Wils, however, disagrees that more than one Bylaws Subcommittee meeting took place without the public’s knowledge. “We never have a meeting in hiding, that’s ridiculous,” she said. “There were no meetings that happened in hiding, there weren’t three, there weren’t two, there was just one that happened to happen before the memo went out and there’s nothing against the charter to do something like that.”

Occasionally, said Wils, meeting agendas change without time to give adequate notice to members of the public, an unfortunate, although not intentional occurrence. “What happens is that the developer calls and says I have the drawings that you requested,” she said. “What are we supposed to do? Not have a meeting with the developer?”

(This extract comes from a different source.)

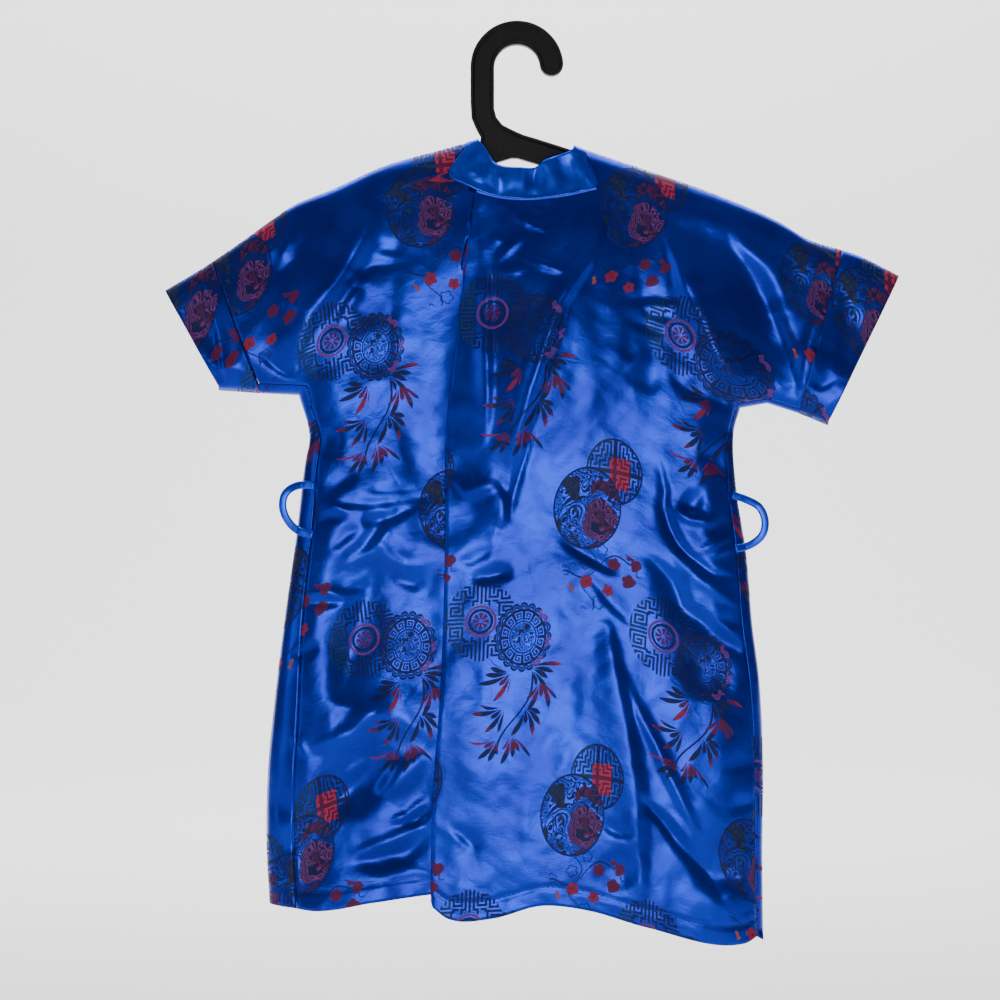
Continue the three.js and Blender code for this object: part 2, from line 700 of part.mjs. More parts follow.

Perhaps the Bylaws Subcommittee is an appropriate place to discuss the meetings procedures, says Lannan, who helped draft the resolution. “There are sometimes meetings called on short notice, probably with good reason, but perhaps notice provisions could be better,” he said.

Until next month’s meeting, however, the issue is effectively on hold. Several board members have raised concern that a resolution curbing freedom of speech may ultimately be decided in the courts.

The resolution “makes our board look ridiculous,” said Belfer. “The scandal that might arise from passing this is far worse than anything that anybody could say about anybody at the present. It smells. It makes it seems as though somebody or somebodies are trying to hide something.”